Taking aside his wonderful playing career, Spurs fans have a lot to thank Ron Burgess the manager for - without him, there might have been no Pat Jennings.
Ron sadly passed away last week. He famously captained the 'push and run' side that gained promotion in 1950 and then won the First Division championship in 1951, a side including the likes of Bill Nicholson and Sir Alf Ramsey.
Ron, who was capped 32 times and also captained Wales, played 457 games for us between 1936-1954, scoring 56 goals.
After leaving the Lane, Ron managed Swansea Town and then Watford where, as Pat himself admitted, he 'took a punt' on a young goalkeeper from Newry Town in Northern Ireland.
Little did he know then that 'Big Pat' would go on to play 673 games for us between 1964-1977 and another 300-plus at Arsenal before winding down his career in a second spell at White Hart Lane. He also played 119 times for Northern Ireland, including two World Cups.

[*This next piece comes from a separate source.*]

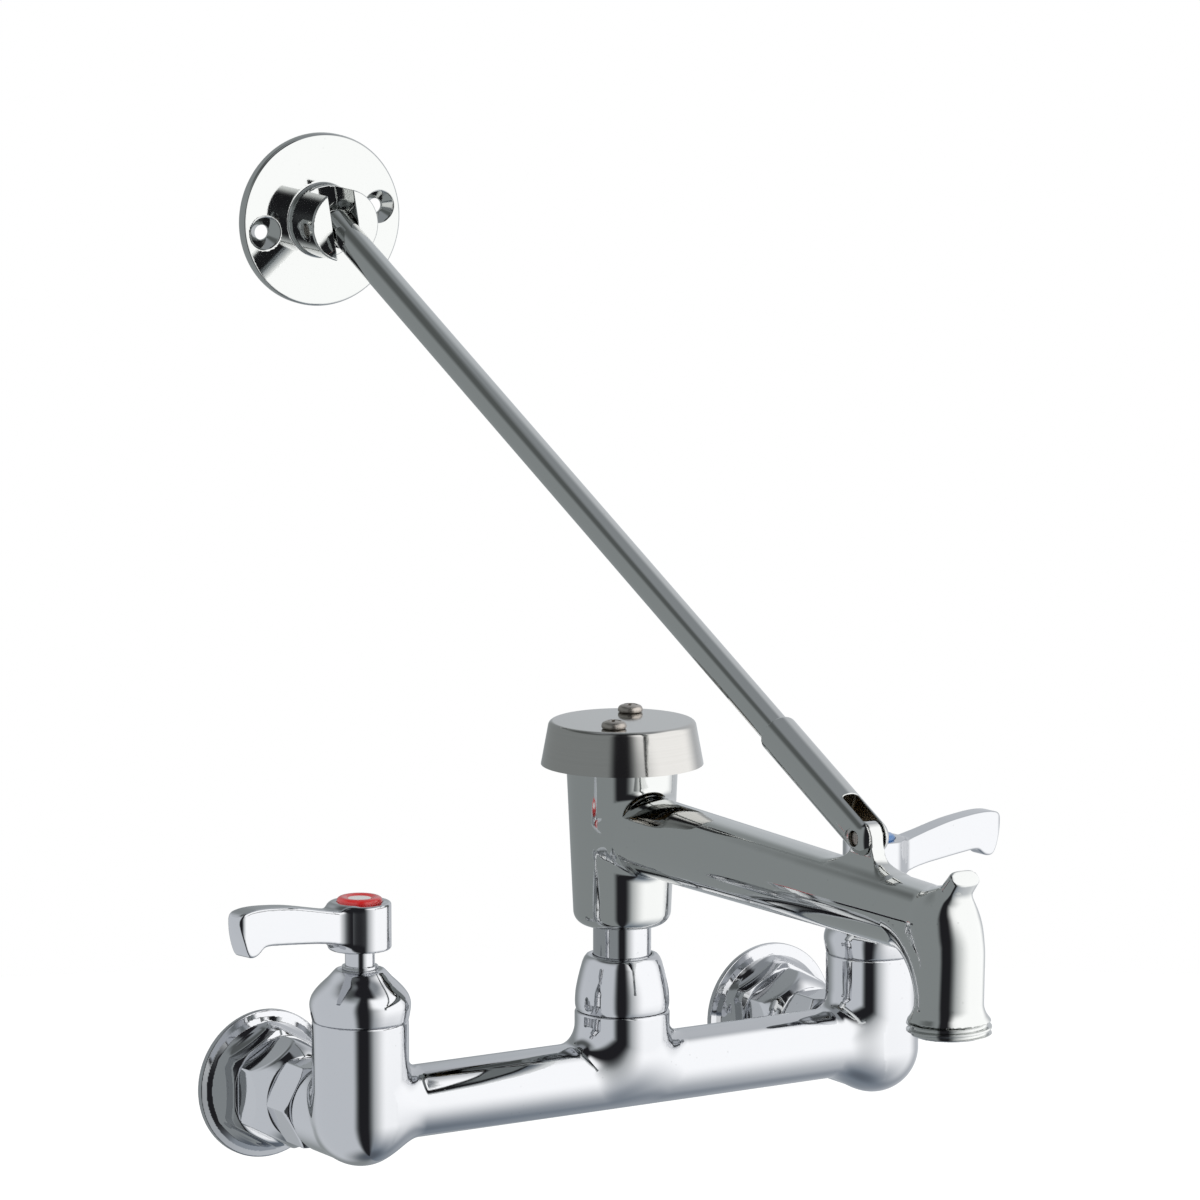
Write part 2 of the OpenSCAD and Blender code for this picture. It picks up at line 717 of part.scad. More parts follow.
// Outline of the horn across its length
module horn_section() {
  square([horn_w - horn_t, horn_t], center = true);
  for (side = [-1, 1]) translate([side * (horn_w - horn_t) / 2, 0]) circle(d = horn_t);
}

module horn() at_elbow() translate([0, horn_shift, 0]) rotate([horn_lean, 0, 0]) {
  linear_extrude(height = horn_len) horn_section();
  // The web leans about the horn's end
  translate([0, 0, horn_len]) rotate([web_lean, 0, 0])
    translate([0, 0, -horn_len - web_end_drop])
      linear_extrude(height = horn_len) horn_section();
}

module outlet_solid() at_elbow() {
  translate([0, elbow_back, 0]) sphere(r = arm_tip_r);
  sphere(r = elbow_r);
  translate([0, 0, -outlet_drop]) rotate_extrude() polygon([[0, 0], [hose_thread_r, 0],
    [hose_thread_r, hose_thread_h], [outlet_neck_r, hose_thread_h + flare_h],
    [outlet_neck_r, outlet_drop - neck_taper_h], [elbow_r, outlet_drop], [0, outlet_drop]]);
}

module spout_casting() color("silver") difference() {
  union() {
    at_post() translate([0, 0, upright_low]) rotate_extrude() polygon(concat(
      [[0, 0]], quarter(upright_low_r - upright_round, upright_round, upright_round),
      [[upright_r, rim_z - upright_low], [0, rim_z - upright_low]]));
    along_arm() cylinder(h = spout_reach - elbow_back, r1 = arm_r, r2 = arm_tip_r);
    outlet_solid();
    lug();
    horn();
  }
  at_post() {
    // Thread of the riser, float seat, chamber and the cap screws' holes
    translate([0, 0, upright_low - over])
      cylinder(h = riser_entry + over, r = riser_r + thread_fit);
    translate([0, 0, seat_low - over]) cylinder(h = seat_h + 2 * over, r = seat_way_r);
    translate([0, 0, seat_top]) cylinder(h = rim_z, r = float_chamber_r);
    cap_screw_places() translate([0, 0, rim_z - cap_screw_entry])
      cylinder(h = cap_screw_entry + over, r = cap_screw_r + thread_fit);
  }
  along_arm() cylinder(h = spout_reach, r = arm_way_r);
  at_elbow() {
    sphere(r = arm_way_r);
    translate([0, 0, -outlet_drop - over])
      cylinder(h = outlet_drop + over, r = arm_way_r);
    translate([0, 0, -outlet_drop - over])
      cylinder(h = hose_thread_h + flare_h + over, r = outlet_way_r);
  }
  at_pivot() rotate([0, 90, 0])
    cylinder(h = lug_t + 2 * over, r = pin_r + run_fit, center = true);
}

// The vacuum breaker
// Depth of the cap's screws in the upright body
cap_screw_entry = 8;
// Direction of the line through the cap's screws
cap_screw_angle = 48;
cap_low = rim_z - cap_lap;
cap_top = cap_low + cap_h;
plate_z = rim_z + vent_gasket_h;
// Radii of the plate's hub, its air openings and the posts under the cap
guide_r = 2;
plate_hub_r = 4;
air_way_r = 8;
stand_off_r = 2.8;
// Width of the spokes between the air openings
spoke_w = 3;

module cap_screw_places()
  for (turn = [0, 180]) rotate([0, 0, cap_screw_angle + turn])
    translate([cap_screw_reach, 0, 0]) children();

module vent_gasket() color("dimgray") at_post() difference() {
  translate([0, 0, rim_z]) ring(upright_r - face_gap, float_chamber_r, vent_gasket_h);
  cap_screw_places() translate([0, 0, rim_z - over])
    cylinder(h = vent_gasket_h + 2 * over, r = cap_screw_r + thread_fit);
}

module vent_plate() color("goldenrod") at_post() difference() {
  union() {
    translate([0, 0, plate_z]) cylinder(h = vent_plate_h, r = upright_r - face_gap);
    translate([0, 0, plate_z - air_seat_drop])
      cylinder(h = air_seat_drop, r = air_way_r + vent_plate_h);
    cap_screw_places() translate([0, 0, plate_z])
      cylinder(h = cap_top - cap_wall - plate_z, r = stand_off_r);
  }
  difference() {
    translate([0, 0, plate_z - air_seat_drop - over])
      cylinder(h = air_seat_drop + vent_plate_h + 2 * over, r = air_way_r);
    // Guide for the float's pin, carried by the spokes
    translate([0, 0, plate_z]) cylinder(h = vent_plate_h, r = plate_hub_r);
    for (turn = [0, 120, 240]) rotate([0, 0, turn])
      translate([0, -spoke_w / 2, plate_z]) cube([air_way_r + over, spoke_w, vent_plate_h]);
  }
  translate([0, 0, plate_z - over])
    cylinder(h = vent_plate_h + 2 * over, r = guide_r + run_fit);
  cap_screw_places() translate([0, 0, plate_z - over])
    cylinder(h = cap_h + vent_plate_h, r = cap_screw_r + thread_fit);
}

// Height of the cap's rounded top edge
cap_round = 1.8;

// Outline of the cap, drawn in by the inset and drawn down to the low edge
module cap_outline(inset, low) polygon(concat([[0, low], [cap_r - inset, low]],
  [for (i = [0 : round_steps])
    [cap_top_r - inset - cap_round * (1 - cos(90 * i / round_steps)),
     cap_h - inset - cap_round * (1 - sin(90 * i / round_steps))]], [[0, cap_h - inset]]));

module breaker_cap() color("darkgray") at_post() difference() {
  translate([0, 0, cap_low]) rotate_extrude() difference() {
    cap_outline(0, 0);
    cap_outline(cap_wall, -over);
  }
  cap_screw_places() translate([0, 0, cap_top - cap_wall - over])
    cylinder(h = cap_wall + 2 * over, r = cap_screw_r + thread_fit);
}

// Size of the cap screws' pan heads and of the cross in them
cap_head_r = 4.2;
cap_head_h = 3;
cross_w = 1.1;
cross_l = 4.8;
cross_depth = 1.2;

module cap_screws() color("tan") at_post() cap_screw_places() difference() {
  union() {
    translate([0, 0, rim_z - cap_screw_entry])
      cylinder(h = cap_top - rim_z + cap_screw_entry, r = cap_screw_r);
    translate([0, 0, cap_top]) intersection() {
      cylinder(h = cap_head_h, r = cap_head_r);
      translate([0, 0, cap_head_h - 2 * cap_head_r]) sphere(r = 2 * cap_head_r);
    }
  }
  for (turn = [0, 90]) translate([0, 0, cap_top + cap_head_h]) rotate([0, 0, turn])
    cube([cross_l, cross_w, 2 * cross_depth], center = true);
}

// Radii and heights of the float's two discs, its stem and its guide pin
float_r = 10;
float_disc_h = 3;
float_stem_r = 3;
float_seal_h = 1.5;
float_seal_r = 9.4;
float_low = seat_top + face_gap;
float_top = plate_z - air_seat_drop - float_travel - face_gap - float_seal_h;
pin_top = plate_z + vent_plate_h;

module float() color("ivory") at_post() {
  translate([0, 0, float_low]) cylinder(h = float_disc_h, r = float_r);
  translate([0, 0, float_low]) cylinder(h = float_top - float_low, r = float_stem_r);
  translate([0, 0, float_top - float_disc_h]) cylinder(h = float_disc_h, r = float_r);
  translate([0, 0, float_top]) cylinder(h = pin_top - float_top, r = guide_r);
}

module float_seals() color("dimgray") at_post()
  translate([0, 0, float_top]) ring(float_seal_r, guide_r, float_seal_h);

// The brace
// Depth of each pin's end below the face around it
pin_sink = 0.8;
// Solid length of the sleeve between the fork and the rod
sleeve_bridge = 6;
rod_start = fork_depth + sleeve_bridge;
rod_low = rod_start + face_gap;
slot_w = lug_t + 2 * face_gap;

module brace_sleeve() color("silver") along_brace() difference() {
  union() {
    rotate([-90, 0, 0]) cylinder(h = sleeve_len, r = sleeve_r);
    sphere(r = sleeve_r);
  }
  // Slot of the fork
  translate([-slot_w / 2, -sleeve_r - over, -sleeve_r - over])
    cube([slot_w, sleeve_r + over + fork_depth, 2 * (sleeve_r + over)]);
  translate([0, rod_start, 0]) rotate([-90, 0, 0])
    cylinder(h = sleeve_len, r = rod_r + run_fit);
  rotate([0, 90, 0]) cylinder(h = 2 * (sleeve_r + over), r = pin_r + thread_fit,
    center = true);
}

module sleeve_pin() color("tan") along_brace() rotate([0, 90, 0])
  cylinder(h = 2 * (sleeve_r - pin_sink), r = pin_r, center = true);

module brace_rod() color("silver") along_brace() rotate([0, rod_turn, 0]) difference() {
  union() {
    translate([0, rod_low, 0]) rotate([-90, 0, 0])
      cylinder(h = brace_len - rod_low, r = rod_r);
    translate([0, brace_len, 0]) sphere(r = rod_r);
  }
  // Two flats beside the upper pivot
  for (side = [-1, 1])
    translate([side * (tongue_t / 2 + rod_r) - rod_r, brace_len - tongue_len, -rod_r - over])
      cube([2 * rod_r, tongue_len + rod_r + over, 2 * (rod_r + over)]);
  translate([0, brace_len, 0]) rotate([0, 90, 0])
    cylinder(h = 2 * (rod_r + over), r = pin_r + run_fit, center = true);
}

// Gap between the tongue's round end and the bottom of the boss's slot
tongue_room = 3;
flange_slot_w = tongue_t + 2 * face_gap;

module brace_flange() color("silver") at_flange() difference() {
  union() {
    translate([0, brace_pin_stand, 0]) rotate([-90, 0, 0])
      cylinder(h = brace_disc_h, r = brace_disc_r);
    translate([0, brace_pin_stand - brace_boss_h, 0]) rotate([-90, 0, 0])
      cylinder(h = brace_boss_h + over, r = brace_boss_r);
  }
  translate([-flange_slot_w / 2, -brace_boss_h, -brace_boss_r - over])
    cube([flange_slot_w, brace_boss_h + rod_r + tongue_room, 2 * (brace_boss_r + over)]);
  rotate([0, 90, 0]) cylinder(h = 2 * (brace_boss_r + over), r = pin_r + thread_fit,
    center = true);
  for (side = [-1, 1])
    translate([side * brace_hole_span / 2, brace_pin_stand, 0]) rotate([-90, 0, 0]) {
      translate([0, 0, -over]) cylinder(h = brace_disc_h + 2 * over, r = brace_hole_r);
      translate([0, 0, -over]) cylinder(h = brace_sink_r - brace_hole_r + over,
        r1 = brace_sink_r + over, r2 = brace_hole_r);
    }
}

module flange_pin() color("tan") at_flange() rotate([0, 90, 0])
  cylinder(h = 2 * (brace_boss_r - pin_sink), r = pin_r, center = true);

body_casting();
hot_side() wall_disc();  // hot_wall_disc
cold_side() wall_disc();  // cold_wall_disc
hot_side() fitting();  // hot_fitting
cold_side() fitting();  // cold_fitting
hot_side() union_nut();  // hot_union_nut
cold_side() union_nut();  // cold_union_nut
both_sides() union_washer();  // union_washers
both_sides() split_ring();  // split_rings
hot_side() bonnet();  // hot_bonnet
cold_side() bonnet();  // cold_bonnet
hot_side() shell();  // hot_shell
cold_side() shell();  // cold_shell
both_sides() fixed_disc();  // fixed_discs
both_sides() seat_seal();  // seat_seals
collar_nut();
hot_side() stem();  // hot_stem
cold_side() stem();  // cold_stem
hot_side() turning_disc();  // hot_turning_disc
cold_side() turning_disc();  // cold_turning_disc
hot_side() lever(-hot_lever_turn);  // hot_lever
cold_side() lever(cold_lever_turn);  // cold_lever
hot_side() lever_screw();  // hot_lever_screw
cold_side() lever_screw();  // cold_lever_screw
hot_side() index_button("red");  // hot_index
cold_side() index_button("blue");  // cold_index
riser_tube();
riser_seals();
riser_ring();
spout_casting();
vent_gasket();
vent_plate();
breaker_cap();
cap_screws();
float();
float_seals();
brace_sleeve();
sleeve_pin();
brace_rod();
brace_flange();
flange_pin();
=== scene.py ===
"""Wall-mounted service faucet: the visible pieces over the fixed CAD frame."""

import functools
import json
import math

import bpy
import numpy as np
from bpy.props import FloatProperty, FloatVectorProperty, PointerProperty
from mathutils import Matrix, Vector


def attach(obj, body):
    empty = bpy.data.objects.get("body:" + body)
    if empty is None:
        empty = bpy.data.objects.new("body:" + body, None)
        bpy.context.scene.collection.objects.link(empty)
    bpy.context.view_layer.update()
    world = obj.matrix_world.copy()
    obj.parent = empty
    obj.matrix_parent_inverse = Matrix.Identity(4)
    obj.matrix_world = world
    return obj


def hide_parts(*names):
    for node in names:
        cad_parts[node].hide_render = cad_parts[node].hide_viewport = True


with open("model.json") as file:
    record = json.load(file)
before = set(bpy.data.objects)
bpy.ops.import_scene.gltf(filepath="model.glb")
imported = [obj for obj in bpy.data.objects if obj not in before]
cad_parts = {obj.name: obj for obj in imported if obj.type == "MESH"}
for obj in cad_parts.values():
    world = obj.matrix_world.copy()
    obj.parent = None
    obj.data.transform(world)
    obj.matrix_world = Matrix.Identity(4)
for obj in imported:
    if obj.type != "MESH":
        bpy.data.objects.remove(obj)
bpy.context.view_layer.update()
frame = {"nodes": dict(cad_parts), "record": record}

bl_info = {
    "name": "Service Faucet Pieces",
    "version": (1, 0, 0),
    "blender": (4, 5, 0),
    "location": "3D View > Sidebar > Faucet",
    "description": "Builds a chrome service faucet over its CAD frame",
    "category": "Add Mesh",
}

# Places and sizes from the frame, in millimetres

JOINTS = {joint["name"]: joint for joint in frame["record"]["behaviour"]["joints"]}
MOUNTS = {mount["name"]: mount for mount in frame["record"]["mounts"]}


def place_of(item):
    """A joint's or mount's place in millimetres."""
    return np.array(item["pos_m"], float) * 1000.0


def direction_of(item):
    """A joint's or mount's axis."""
    return np.array(item["axis"], float)


VALVE_X = float(place_of(JOINTS["cold_valve_turn"])[0])
WALL_REACH = -float(place_of(JOINTS["spout_swing"])[1])
SPOUT_REACH = round(-float(place_of(MOUNTS["hose_outlet"])[1]) - WALL_REACH, 4)
FORK_PIN = place_of(JOINTS["brace_tilt"])
WALL_PIN = place_of(JOINTS["wall_flange_tilt"])
ROD_LENGTH = float(np.linalg.norm(WALL_PIN - FORK_PIN))
ROD_LINE = direction_of(JOINTS["brace_rod_turn"])
WALL_PIN_LINE = direction_of(JOINTS["wall_flange_tilt"])
FLANGE_NORMAL = direction_of(MOUNTS["brace_wall_face"])
SIDES = (("hot", -VALVE_X), ("cold", VALVE_X))
POST_PLACE = (0.0, -WALL_REACH, 0.0)

# Sizes that more than one piece uses, in millimetres

CLEARANCE = 0.05
FINE_EDGE, SOFT_EDGE, TURNED_EDGE, CAST_EDGE = 0.3, 0.4, 0.5, 0.8
BARREL_RADIUS, BARREL_TOP = 16.0, 34.0
SHANK_RADIUS = 9.0
POST_TOP = 25.7
NECK_RADIUS = 12.4
DISC_FRONT = 12.4
FITTING_RADIUS = 13.9
FITTING_THREAD = 11.4
WATERWAY = 7.0
BONNET_THREAD = 12.95
STEM_RADIUS = 4.9
LEVER_Z = 57.8
HUB_DEPTH = 8.0
SCREW_BORE = 2.05
BUTTON_RADIUS, BUTTON_LOW = 7.6, 14.0
TAIL_RADIUS = 8.95
RISER_RADIUS, RISER_TOP = 9.75, 75.0
ARM_Z = 87.8
OUTLET_LOW = 53.4
CAP_TOP = 124.2
PIN_RADIUS = 2.4
ROD_RADIUS = 5.15
THROUGH = -np.inf


# Distance fields, in millimetres


def reach(*parts):
    """Length of a vector given by its parts."""
    return np.sqrt(sum(part * part for part in parts))


def blend_join(a, b, radius):
    """Both shapes, with a fillet of that radius between them."""
    u = np.maximum(radius - a, 0.0)
    v = np.maximum(radius - b, 0.0)
    return np.maximum(radius, np.minimum(a, b)) - np.sqrt(u * u + v * v)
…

In his time at Spurs, Pat won the FA Cup in 1967, League Cup in 1971 and 1973, UEFA Cup in 1972 and on a personal level, the PFA (1975-76) and Football Writers' Player Of The Year (1972-73) Awards.
It might not have happened though but for Ron, as Pat explained. "I had just come out of the Northern Ireland youth team, we'd played England at Wembley and I was back in Ireland for one day when I got a phone call to say that Watford were interested.
"Ron was manager at the time. I don't know if it was on his recommendation but Watford's chief scout Stan Berry came across to sign me. I was at Newry Town at the time.
"Looking back now, Ron was a real gentleman. I can remember him well from the couple of weeks I had with him at the end of the 1962-63 season.
"We had four games left and Watford were in danger of being relegated, so he didn't play me in the first two of those four games, the late Dave Underwood played, but we did well and it meant we couldn't then be relegated. I then played the final two games, I remember the first was at White City, I think it was 2-2 that day.
"I only had that month with him though. We then had the close season and when I came back, Bill McGarry had taken over."
Pat made such an impact in the following season at Watford that Bill Nicholson splashed out £27,000 for a 19-year-old with only 48 league appearances behind him. It proved to be one of the legendary manager's greatest-ever signings.
Pat was as sad as anyone following Ron's passing, not least because of the role he played in his career.
As he pointed out, Pat didn't really get to know him in the short time they were together at Watford at the end of the 1962-63 season and Pat only caught up with him a couple of times after that.
"I only think I saw Ron once or twice after Watford, possibly when I played for Northern Ireland against Wales. I never really sat down with him," he said.
However, he knew all about his Spurs career. "I can still remember him playing the five-a-sides in the car park at Watford," recalled Pat, who is still out on the training ground at Spurs Lodge. "You could tell what a player he must have been.
"I've heard so much about him in the time I've been involved at Spurs, his reputation, people here comparing him with the best of players we've had over the years.
"Talk about the history of the club, the greats and Ron's name comes to the fore all the time. People have told me he could do everything, skilful, tackled and he captained Wales as well.
"He captained a team to successive titles that included the likes of Sir Alf Ramsey and Bill Nicholson, that says it all."